[Object data in JSON]
---------------

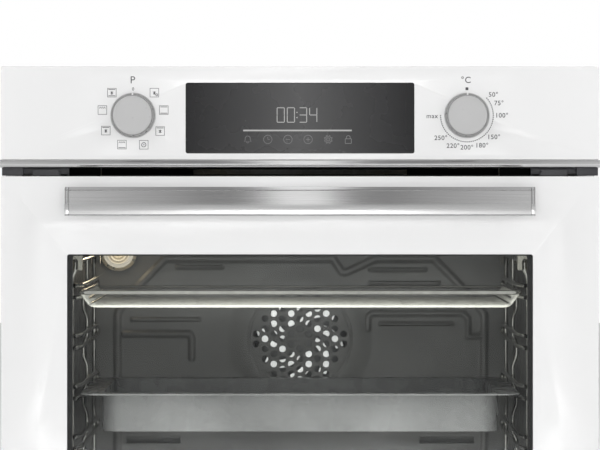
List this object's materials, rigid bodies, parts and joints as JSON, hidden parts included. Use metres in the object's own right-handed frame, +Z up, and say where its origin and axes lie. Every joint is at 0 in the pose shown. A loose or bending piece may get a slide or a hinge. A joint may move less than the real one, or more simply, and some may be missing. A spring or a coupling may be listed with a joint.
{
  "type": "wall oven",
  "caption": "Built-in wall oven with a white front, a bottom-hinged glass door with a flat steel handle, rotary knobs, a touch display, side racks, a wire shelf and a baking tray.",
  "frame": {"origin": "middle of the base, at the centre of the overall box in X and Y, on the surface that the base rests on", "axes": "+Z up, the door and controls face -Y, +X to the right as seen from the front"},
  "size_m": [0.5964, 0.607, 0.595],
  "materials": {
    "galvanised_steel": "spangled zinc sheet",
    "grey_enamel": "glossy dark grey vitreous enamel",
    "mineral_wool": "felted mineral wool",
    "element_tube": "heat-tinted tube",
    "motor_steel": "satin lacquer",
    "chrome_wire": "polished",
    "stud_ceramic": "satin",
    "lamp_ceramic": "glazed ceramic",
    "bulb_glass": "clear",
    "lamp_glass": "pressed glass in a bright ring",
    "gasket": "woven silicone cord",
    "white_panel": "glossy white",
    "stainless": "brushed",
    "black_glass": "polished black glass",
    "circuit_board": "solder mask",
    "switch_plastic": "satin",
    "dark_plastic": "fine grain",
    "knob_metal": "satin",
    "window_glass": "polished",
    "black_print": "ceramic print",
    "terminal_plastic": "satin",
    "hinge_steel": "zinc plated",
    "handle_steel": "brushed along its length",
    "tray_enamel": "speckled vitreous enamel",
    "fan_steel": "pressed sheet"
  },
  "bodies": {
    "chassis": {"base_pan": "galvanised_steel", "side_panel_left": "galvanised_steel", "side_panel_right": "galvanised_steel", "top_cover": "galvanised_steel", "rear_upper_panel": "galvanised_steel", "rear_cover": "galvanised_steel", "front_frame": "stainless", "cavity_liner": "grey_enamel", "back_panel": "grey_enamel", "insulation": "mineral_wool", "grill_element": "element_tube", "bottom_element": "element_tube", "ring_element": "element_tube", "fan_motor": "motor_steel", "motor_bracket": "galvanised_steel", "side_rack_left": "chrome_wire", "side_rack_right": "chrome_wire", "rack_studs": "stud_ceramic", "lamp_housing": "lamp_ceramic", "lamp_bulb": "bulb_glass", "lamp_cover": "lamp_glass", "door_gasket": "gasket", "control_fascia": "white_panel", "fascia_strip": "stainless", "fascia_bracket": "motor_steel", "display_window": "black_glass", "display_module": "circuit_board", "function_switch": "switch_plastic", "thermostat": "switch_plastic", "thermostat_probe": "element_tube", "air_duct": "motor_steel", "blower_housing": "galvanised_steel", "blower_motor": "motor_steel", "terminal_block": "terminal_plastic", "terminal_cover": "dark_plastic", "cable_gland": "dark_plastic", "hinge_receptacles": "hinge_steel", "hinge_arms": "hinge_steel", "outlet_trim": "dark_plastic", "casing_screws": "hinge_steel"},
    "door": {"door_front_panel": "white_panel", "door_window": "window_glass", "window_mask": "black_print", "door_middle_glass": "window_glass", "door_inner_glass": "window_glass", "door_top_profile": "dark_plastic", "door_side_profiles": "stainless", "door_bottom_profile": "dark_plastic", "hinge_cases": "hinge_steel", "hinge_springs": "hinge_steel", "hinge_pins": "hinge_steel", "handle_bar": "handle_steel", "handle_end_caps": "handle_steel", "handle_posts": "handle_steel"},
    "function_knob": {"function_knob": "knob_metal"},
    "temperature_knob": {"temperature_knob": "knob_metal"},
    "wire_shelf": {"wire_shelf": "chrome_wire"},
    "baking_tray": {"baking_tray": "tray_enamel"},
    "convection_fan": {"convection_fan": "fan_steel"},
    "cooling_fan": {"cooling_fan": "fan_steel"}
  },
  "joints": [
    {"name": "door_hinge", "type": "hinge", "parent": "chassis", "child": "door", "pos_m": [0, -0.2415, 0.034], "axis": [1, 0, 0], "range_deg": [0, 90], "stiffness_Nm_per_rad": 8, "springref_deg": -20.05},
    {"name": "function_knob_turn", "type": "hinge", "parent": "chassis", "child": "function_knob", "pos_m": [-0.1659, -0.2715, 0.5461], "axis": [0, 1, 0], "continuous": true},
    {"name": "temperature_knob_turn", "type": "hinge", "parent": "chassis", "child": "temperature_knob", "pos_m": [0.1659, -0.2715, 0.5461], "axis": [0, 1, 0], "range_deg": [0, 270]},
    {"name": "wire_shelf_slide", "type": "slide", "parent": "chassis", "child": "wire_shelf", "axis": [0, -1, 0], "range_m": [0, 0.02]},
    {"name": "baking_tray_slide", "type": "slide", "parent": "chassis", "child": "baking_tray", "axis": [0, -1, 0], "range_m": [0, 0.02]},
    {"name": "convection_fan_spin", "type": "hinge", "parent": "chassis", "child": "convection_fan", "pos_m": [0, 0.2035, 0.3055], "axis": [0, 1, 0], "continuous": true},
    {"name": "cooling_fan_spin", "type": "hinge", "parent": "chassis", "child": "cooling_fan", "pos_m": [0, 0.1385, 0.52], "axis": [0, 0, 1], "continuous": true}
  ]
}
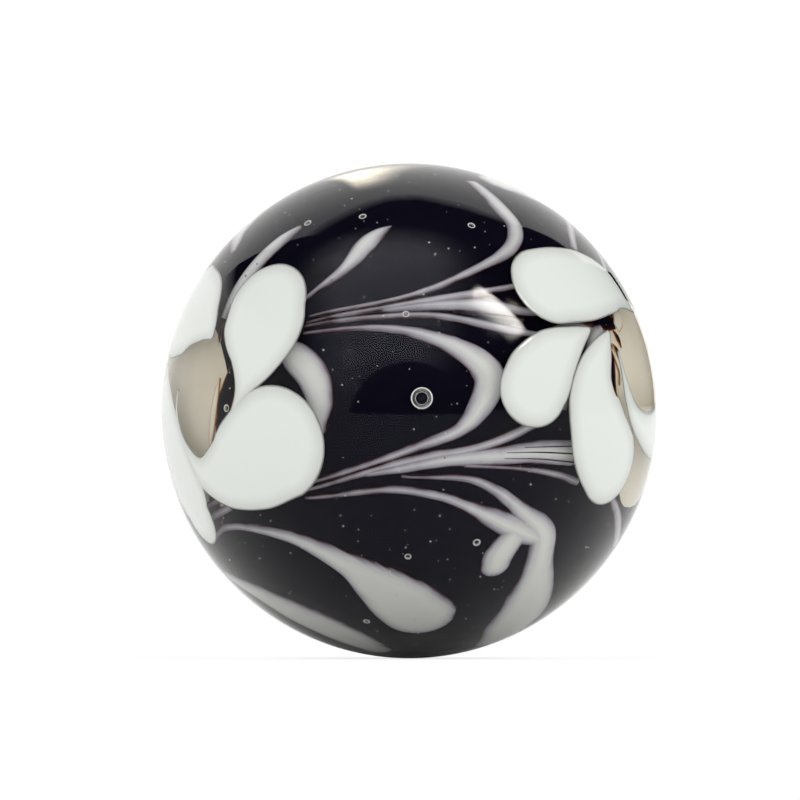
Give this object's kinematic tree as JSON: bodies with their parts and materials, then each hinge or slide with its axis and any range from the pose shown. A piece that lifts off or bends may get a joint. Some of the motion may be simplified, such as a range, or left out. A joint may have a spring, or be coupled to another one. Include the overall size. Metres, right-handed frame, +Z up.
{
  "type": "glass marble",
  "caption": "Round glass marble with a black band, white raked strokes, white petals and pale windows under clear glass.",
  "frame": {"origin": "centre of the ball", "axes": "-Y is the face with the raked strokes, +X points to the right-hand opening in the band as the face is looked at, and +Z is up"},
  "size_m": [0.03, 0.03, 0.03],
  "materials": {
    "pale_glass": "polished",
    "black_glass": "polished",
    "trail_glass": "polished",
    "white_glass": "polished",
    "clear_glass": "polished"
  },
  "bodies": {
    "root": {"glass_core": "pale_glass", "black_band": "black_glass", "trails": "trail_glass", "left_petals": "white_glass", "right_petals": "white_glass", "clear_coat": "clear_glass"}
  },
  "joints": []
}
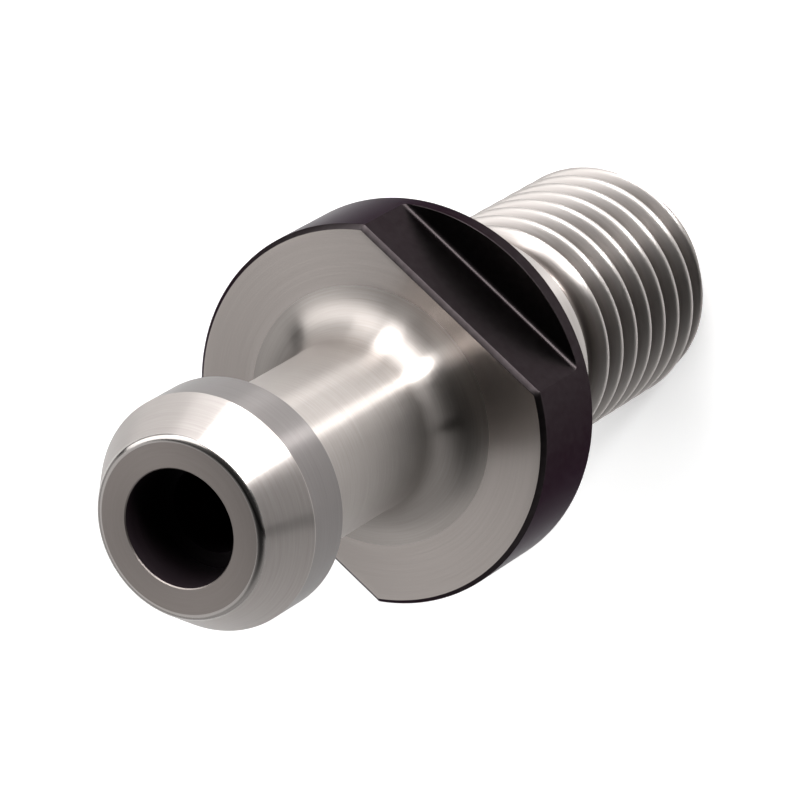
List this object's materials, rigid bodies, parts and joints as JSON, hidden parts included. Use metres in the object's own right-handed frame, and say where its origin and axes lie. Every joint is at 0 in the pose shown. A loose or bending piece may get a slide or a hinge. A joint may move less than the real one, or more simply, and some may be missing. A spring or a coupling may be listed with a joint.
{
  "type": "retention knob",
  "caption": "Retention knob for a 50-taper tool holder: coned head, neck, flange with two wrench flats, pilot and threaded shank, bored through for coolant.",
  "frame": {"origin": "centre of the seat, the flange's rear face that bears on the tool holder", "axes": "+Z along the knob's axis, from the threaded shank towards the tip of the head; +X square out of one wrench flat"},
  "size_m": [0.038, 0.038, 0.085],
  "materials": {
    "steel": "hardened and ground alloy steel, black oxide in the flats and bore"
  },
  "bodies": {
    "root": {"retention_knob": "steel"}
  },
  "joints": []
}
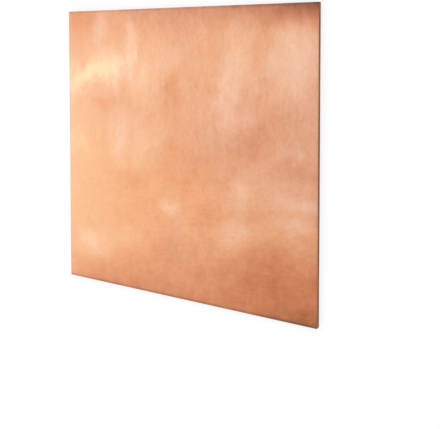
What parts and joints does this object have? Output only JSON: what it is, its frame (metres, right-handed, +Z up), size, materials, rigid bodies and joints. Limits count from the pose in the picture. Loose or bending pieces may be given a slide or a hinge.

---------------

Short problem →
Write out the listing once more, matching it exactly.

Written solution →
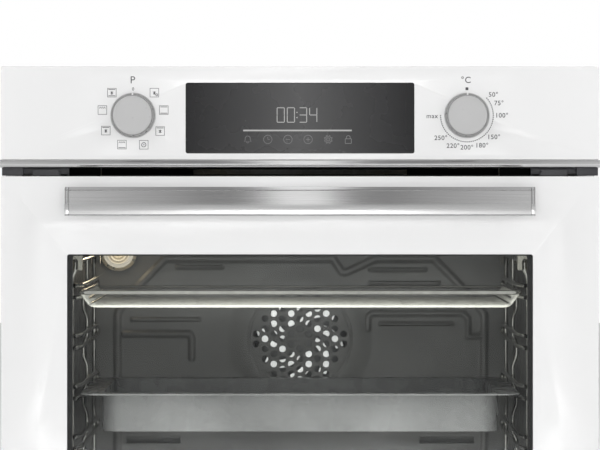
List this object's materials, rigid bodies, parts and joints as JSON, hidden parts included. Use metres in the object's own right-handed frame, +Z up, and say where its origin and axes lie. Every joint is at 0 in the pose shown. A loose or bending piece may get a slide or a hinge. A joint may move less than the real one, or more simply, and some may be missing. A spring or a coupling may be listed with a joint.
{
  "type": "wall oven",
  "caption": "Built-in wall oven with a white front, a bottom-hinged glass door with a flat steel handle, rotary knobs, a touch display, side racks, a wire shelf and a baking tray.",
  "frame": {"origin": "middle of the base, at the centre of the overall box in X and Y, on the surface that the base rests on", "axes": "+Z up, the door and controls face -Y, +X to the right as seen from the front"},
  "size_m": [0.5964, 0.607, 0.595],
  "materials": {
    "galvanised_steel": "spangled zinc sheet",
    "grey_enamel": "glossy dark grey vitreous enamel",
    "mineral_wool": "felted mineral wool",
    "element_tube": "heat-tinted tube",
    "motor_steel": "satin lacquer",
    "chrome_wire": "polished",
    "stud_ceramic": "satin",
    "lamp_ceramic": "glazed ceramic",
    "bulb_glass": "clear",
    "lamp_glass": "pressed glass in a bright ring",
    "gasket": "woven silicone cord",
    "white_panel": "glossy white",
    "stainless": "brushed",
    "black_glass": "polished black glass",
    "circuit_board": "solder mask",
    "switch_plastic": "satin",
    "dark_plastic": "fine grain",
    "knob_metal": "satin",
    "window_glass": "polished",
    "black_print": "ceramic print",
    "terminal_plastic": "satin",
    "hinge_steel": "zinc plated",
    "handle_steel": "brushed along its length",
    "tray_enamel": "speckled vitreous enamel",
    "fan_steel": "pressed sheet"
  },
  "bodies": {
    "chassis": {"base_pan": "galvanised_steel", "side_panel_left": "galvanised_steel", "side_panel_right": "galvanised_steel", "top_cover": "galvanised_steel", "rear_upper_panel": "galvanised_steel", "rear_cover": "galvanised_steel", "front_frame": "stainless", "cavity_liner": "grey_enamel", "back_panel": "grey_enamel", "insulation": "mineral_wool", "grill_element": "element_tube", "bottom_element": "element_tube", "ring_element": "element_tube", "fan_motor": "motor_steel", "motor_bracket": "galvanised_steel", "side_rack_left": "chrome_wire", "side_rack_right": "chrome_wire", "rack_studs": "stud_ceramic", "lamp_housing": "lamp_ceramic", "lamp_bulb": "bulb_glass", "lamp_cover": "lamp_glass", "door_gasket": "gasket", "control_fascia": "white_panel", "fascia_strip": "stainless", "fascia_bracket": "motor_steel", "display_window": "black_glass", "display_module": "circuit_board", "function_switch": "switch_plastic", "thermostat": "switch_plastic", "thermostat_probe": "element_tube", "air_duct": "motor_steel", "blower_housing": "galvanised_steel", "blower_motor": "motor_steel", "terminal_block": "terminal_plastic", "terminal_cover": "dark_plastic", "cable_gland": "dark_plastic", "hinge_receptacles": "hinge_steel", "hinge_arms": "hinge_steel", "outlet_trim": "dark_plastic", "casing_screws": "hinge_steel"},
    "door": {"door_front_panel": "white_panel", "door_window": "window_glass", "window_mask": "black_print", "door_middle_glass": "window_glass", "door_inner_glass": "window_glass", "door_top_profile": "dark_plastic", "door_side_profiles": "stainless", "door_bottom_profile": "dark_plastic", "hinge_cases": "hinge_steel", "hinge_springs": "hinge_steel", "hinge_pins": "hinge_steel", "handle_bar": "handle_steel", "handle_end_caps": "handle_steel", "handle_posts": "handle_steel"},
    "function_knob": {"function_knob": "knob_metal"},
    "temperature_knob": {"temperature_knob": "knob_metal"},
    "wire_shelf": {"wire_shelf": "chrome_wire"},
    "baking_tray": {"baking_tray": "tray_enamel"},
    "convection_fan": {"convection_fan": "fan_steel"},
    "cooling_fan": {"cooling_fan": "fan_steel"}
  },
  "joints": [
    {"name": "door_hinge", "type": "hinge", "parent": "chassis", "child": "door", "pos_m": [0, -0.2415, 0.034], "axis": [1, 0, 0], "range_deg": [0, 90], "stiffness_Nm_per_rad": 8, "springref_deg": -20.05},
    {"name": "function_knob_turn", "type": "hinge", "parent": "chassis", "child": "function_knob", "pos_m": [-0.1659, -0.2715, 0.5461], "axis": [0, 1, 0], "continuous": true},
    {"name": "temperature_knob_turn", "type": "hinge", "parent": "chassis", "child": "temperature_knob", "pos_m": [0.1659, -0.2715, 0.5461], "axis": [0, 1, 0], "range_deg": [0, 270]},
    {"name": "wire_shelf_slide", "type": "slide", "parent": "chassis", "child": "wire_shelf", "axis": [0, -1, 0], "range_m": [0, 0.02]},
    {"name": "baking_tray_slide", "type": "slide", "parent": "chassis", "child": "baking_tray", "axis": [0, -1, 0], "range_m": [0, 0.02]},
    {"name": "convection_fan_spin", "type": "hinge", "parent": "chassis", "child": "convection_fan", "pos_m": [0, 0.2035, 0.3055], "axis": [0, 1, 0], "continuous": true},
    {"name": "cooling_fan_spin", "type": "hinge", "parent": "chassis", "child": "cooling_fan", "pos_m": [0, 0.1385, 0.52], "axis": [0, 0, 1], "continuous": true}
  ]
}
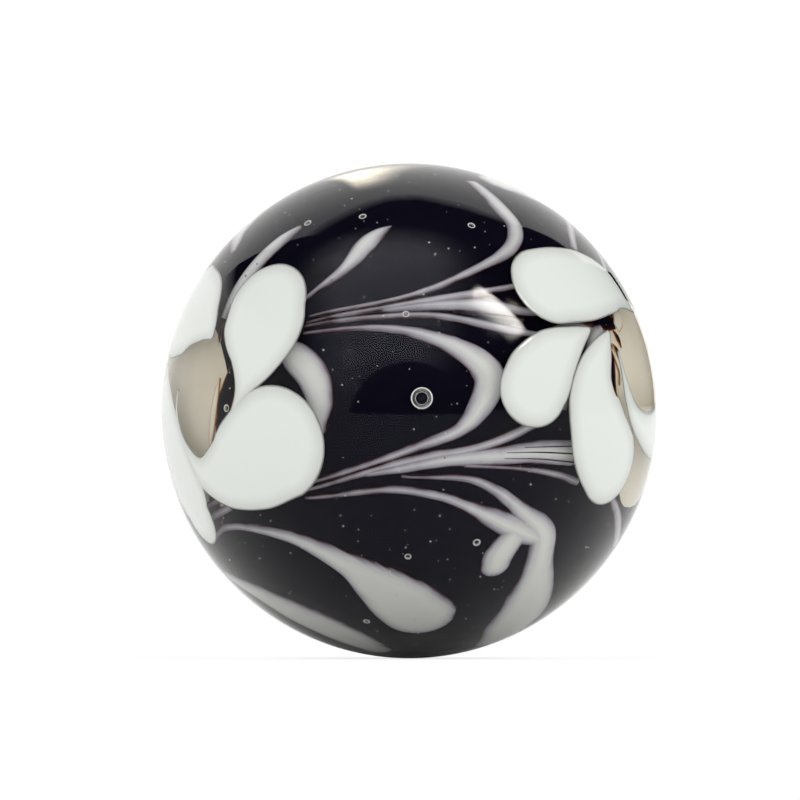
Give this object's kinematic tree as JSON: bodies with their parts and materials, then each hinge or slide with its axis and any range from the pose shown. A piece that lifts off or bends may get a joint. Some of the motion may be simplified, such as a range, or left out. A joint may have a spring, or be coupled to another one. Include the overall size. Metres, right-handed frame, +Z up.
{
  "type": "glass marble",
  "caption": "Round glass marble with a black band, white raked strokes, white petals and pale windows under clear glass.",
  "frame": {"origin": "centre of the ball", "axes": "-Y is the face with the raked strokes, +X points to the right-hand opening in the band as the face is looked at, and +Z is up"},
  "size_m": [0.03, 0.03, 0.03],
  "materials": {
    "pale_glass": "polished",
    "black_glass": "polished",
    "trail_glass": "polished",
    "white_glass": "polished",
    "clear_glass": "polished"
  },
  "bodies": {
    "root": {"glass_core": "pale_glass", "black_band": "black_glass", "trails": "trail_glass", "left_petals": "white_glass", "right_petals": "white_glass", "clear_coat": "clear_glass"}
  },
  "joints": []
}
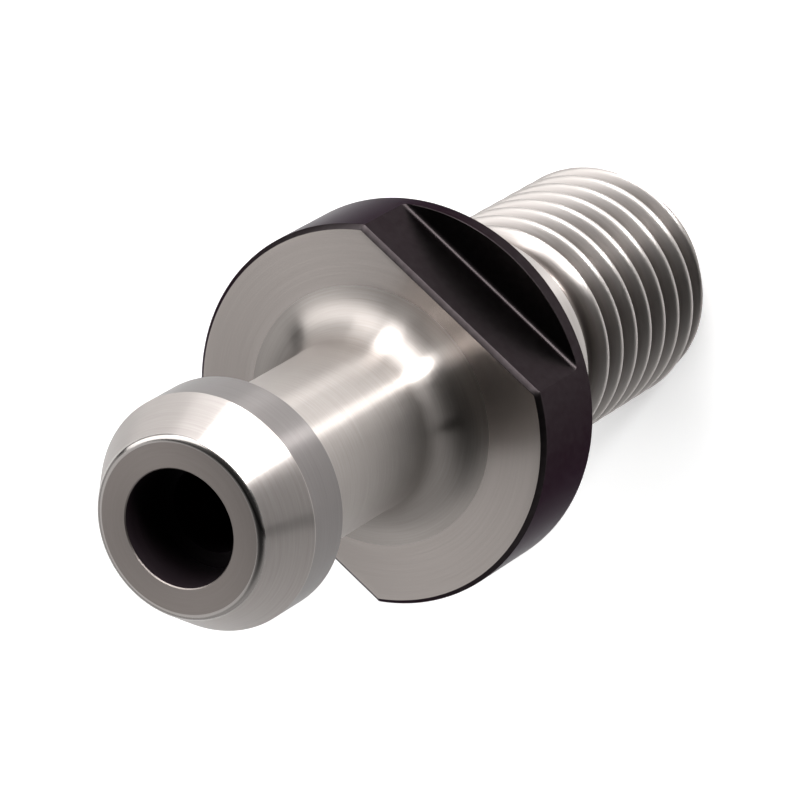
List this object's materials, rigid bodies, parts and joints as JSON, hidden parts included. Use metres in the object's own right-handed frame, and say where its origin and axes lie. Every joint is at 0 in the pose shown. A loose or bending piece may get a slide or a hinge. A joint may move less than the real one, or more simply, and some may be missing. A spring or a coupling may be listed with a joint.
{
  "type": "retention knob",
  "caption": "Retention knob for a 50-taper tool holder: coned head, neck, flange with two wrench flats, pilot and threaded shank, bored through for coolant.",
  "frame": {"origin": "centre of the seat, the flange's rear face that bears on the tool holder", "axes": "+Z along the knob's axis, from the threaded shank towards the tip of the head; +X square out of one wrench flat"},
  "size_m": [0.038, 0.038, 0.085],
  "materials": {
    "steel": "hardened and ground alloy steel, black oxide in the flats and bore"
  },
  "bodies": {
    "root": {"retention_knob": "steel"}
  },
  "joints": []
}
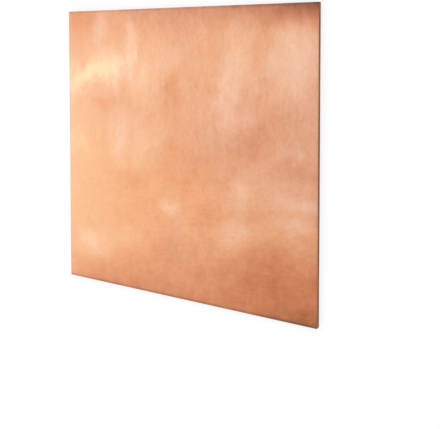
What parts and joints does this object have? Output only JSON: what it is, its frame (metres, right-handed, +Z up), size, materials, rigid bodies and joints. Limits count from the pose in the picture. Loose or bending pieces may be given a slide or a hinge.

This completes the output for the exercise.